A student's story of self

Michael de Wall
Organiser

The most compelling stories help us to make sense of the world and appeal to our deeper values. With this in mind, I want to retell a story of courage and compassion from a high school in greater western Sydney.

The school is situated in a low-SES community where too many young people have endured some of society’s most harrowing examples of discrimination and domestic violence. The name of the school does not matter. We are a public education system. The school is ours and the protagonists are your colleagues and students.

The only name provided is that of Sam, an inspiring student who approved of this retelling and thus saved a moving story of “self” from remaining as one of George Eliot’s “unhistoric acts” — an unknown tale that nonetheless would have contributed to the “growing good of the world”.
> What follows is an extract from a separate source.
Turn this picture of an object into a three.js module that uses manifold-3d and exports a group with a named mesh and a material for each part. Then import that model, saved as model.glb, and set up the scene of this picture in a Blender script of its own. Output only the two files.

The story began with a teacher. A teacher had organised for a group of senior students to participate in an event for International Women’s Day. Sam, the school’s captain, was so inspired that she approached the deputy principal and asked if she could address the whole school at the morning assembly. The deputy thought that was a wonderful idea. She just asked that Sam bring her the draft speech.

Sam returned with a speech that began with big themes and gradually moved towards the local. She explained her understanding of the struggle for equality in the workplace, unpacked the impacts of domestic violence and reaffirmed the importance of respect for
“difference”.

Sam’s draft ended on a very personal note. The deputy told Sam that she had her full support, though asked if she was sure she wanted to end her speech that way. Sam said “yes”, but asked the deputy to stand with her on the stage.
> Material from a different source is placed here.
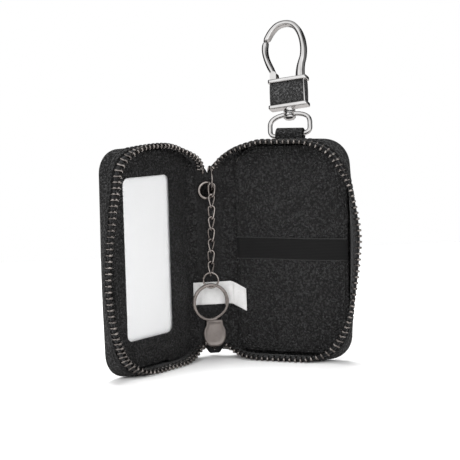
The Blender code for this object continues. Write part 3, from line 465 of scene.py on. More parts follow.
black_leather = grained_leather("Pebbled_leather", (0.005, 0.005, 0.0052), (0.042, 0.042, 0.043), 1.35, 1.0)
# The same pebbled leather made darker for the spine's lining: painted shade for the spine deep in the fold.
spine_painted_shade_leather = grained_leather("Spine_leather_painted_shade", (0.005, 0.005, 0.0052), (0.02, 0.02, 0.021), 1.5, 0.4)
strap_leather = grained_leather("Strap_leather", (0.013, 0.013, 0.0133), (0.06, 0.06, 0.061), 1.7, 0.5)
zip_fabric = woven_fabric("Zip_tape_weave", (0.006, 0.006, 0.0065), (0.017, 0.017, 0.018), 0.55, 0.1)
cord_fabric = woven_fabric("Zip_cord_weave", (0.006, 0.006, 0.0065), (0.019, 0.019, 0.02), 0.8, 0.12)
gunmetal = metal("Gunmetal_plate", (0.32, 0.288, 0.272), (0.52, 0.475, 0.45), 0.14, 0.26)
slider_metal = metal("Slider_metal", (0.36, 0.322, 0.305), (0.44, 0.398, 0.378), 0.44, 0.56)
tooth_metal = metal("Zip_tooth_metal", (0.26, 0.238, 0.226), (0.62, 0.575, 0.545), 0.14, 0.3)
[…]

At the school assembly, the deputy prepared the gathered students. She said that their captain Sam was going to be giving a speech on very serious matters relating to International Women’s Day and that it was important that they listened carefully and were respectful.

Sam has a high profile as captain, is well regarded across the school community and is a capable speaker. She immediately commanded the attention of the audience. The whole school sat in silence as she worked her way through the key issues impacting on women. At one point, she went off script and talked about the inspirational women in her life. She named the deputy principal, who was visibly surprised and moved by the moment.

As Sam shifted from the big themes to her personal story, she became emotional and often paused to compose herself. The deputy stepped forward and put her arm around Sam’s shoulder. As Sam continued to talk about diversity and respect her sister and two teachers (including the teacher who organised the International Women’s Day event) instinctively stepped onto the stage and stood beside her in solidarity.

With this incredible show of support around her, Sam concluded her speech: “My name is Sam, and I am gay.”

By the account I received, the silence was deafening and seemed to last for an eternity in the hearts of those on the stage until, without prompting from any teacher, the entire assembly broke into respectful and sustained applause.

In a moment of improvisation the deputy principal gave recognition of the audience’s respect, reaffirmed the message about difference and said their captain would like to start a student support group. She and Sam would be back on assembly next week with the details. Sam was chuffed with an idea that the deputy had come up on the spot with a response to a very special “teachable moment”.

For the remainder of the day, there were conversations between students, between teachers, and between teachers and students that recognised the significance of the speech and the support provided by Sam’s sister, her teachers and the deputy principal.

How do you measure all of this? How many lives may have been saved? How many emerging adolescent identities were relieved of the fear and anxiety that comes from feeling different, from being the “other”? How many girls now know something a little different about becoming a young woman? How many boys have had their narrow conception of masculinity displaced, if only ever so slightly?

In a week when the Mardi Gras and International Women’s Day arrived together, I don’t think there could be a more powerful affirmation of the critical role our public schools play in striving for social justice.